Import volumes are expected to fall sharply after shippers pulled freight forward ahead of tariff implementation. At some point in 2026, inventories will need to be replenished, which should create a modest demand boost. Still, that replacement cycle alone is unlikely to shift broader market conditions.
Labor market cooling would create some downside pressure, but conditions remain stable for now. If they hold, we expect consumer spending to stay at or near current levels.
The market remains oversupplied as resilient carriers stay on the road despite ongoing financial challenges and right-sizing, limiting near-term vulnerability to disruption. However, declining equipment orders to below replacement levels will reduce capacity and could leave the market vulnerable to demand shocks.
The truck driver role is facing heightened scrutiny. From English language proficiency rules to other regulatory pressures, adding drivers to the road is expected to remain as difficult as ever. This could increase the magnitude and duration of disruptions when they occur by limiting how quickly capacity can be added once needed.
Year-over-year growth in tender rejections during seasonal or weather-driven disruptions points to mounting routing guide challenges and a more balanced supply environment. Still, the rapid normalization of rates once those disruptions pass confirms that overall capacity remains sufficient to meet demand.
Soft equipment orders in 2025 signal a shrinking tractor population. Carriers are not replacing equipment at the pace it is aging out, and private fleets are slowing investment in growth.
This forecast outlines what we believe will be the most likely scenario based on the information available at the time of writing. The upside and downside risks presented could materialize due to unforeseen events, including but not limited to the following:
Ongoing uncertainty around tariffs and other U.S. trade policies has clouded the truckload demand outlook for 2025 and 2026. Any meaningful actions by the new administration — or foreign governments in response — could create both upside and downside risks to the forecast.
Although a recession seems unlikely in the near term, uncertainty remains. Effects from elevated inflation and interest rates are still emerging and could worsen trucking conditions faster than expected, as reduced consumer spending and manufacturing slowdowns may lead to declining demand.
Severe weather regularly disrupts the freight market. Hurricanes Helene and Milton, along with the Q1 2025 winter storms, created notable short-term impacts. Similar events are likely, but conditions have tended to normalize quickly once storms pass, suggesting disruptions of this scale are unlikely to cause lasting market shifts in the near term.

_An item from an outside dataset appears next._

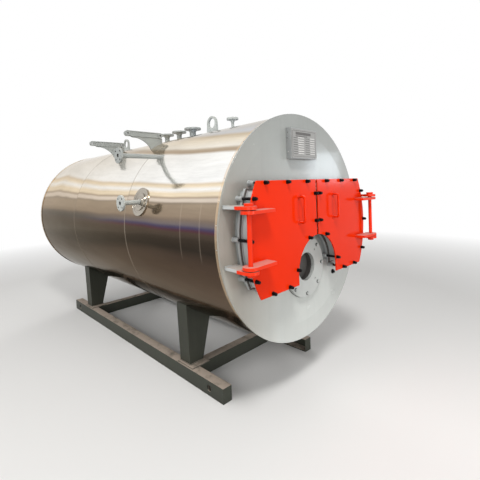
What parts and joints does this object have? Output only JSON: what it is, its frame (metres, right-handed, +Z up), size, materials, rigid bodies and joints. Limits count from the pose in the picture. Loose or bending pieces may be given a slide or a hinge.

Public truckload carrier spot rates have been below operating costs per mile for more than two years. Historically, spot rates can only fall so far before carriers begin exiting the market, which in turn drives rates higher. That dynamic has established today’s spot and contract rate floor. As capacity continues to leave the road, spot rates should reset higher after each period of seasonal volatility.
Fuel price and fuel surcharge volatility can complicate the measurement of forecast errors and influence shipper and carrier behavior. For example, rapidly declining fuel costs can ease conditions for carriers while reducing pressure on shippers seeking cost savings. While fuel prices have been relatively stable recently, the past 2–3 years have redefined volatility.
This report aims to set reasonable expectations for directional movements of national average spot and contract rates by factoring in macroeconomic conditions that impact supply and demand in the domestic truckload freight market.
The national average spot and contract rates per mile are sourced from DAT and receive no additional processing by Arrive. DAT may revise previously published rates, which can create variations between this report and source materials.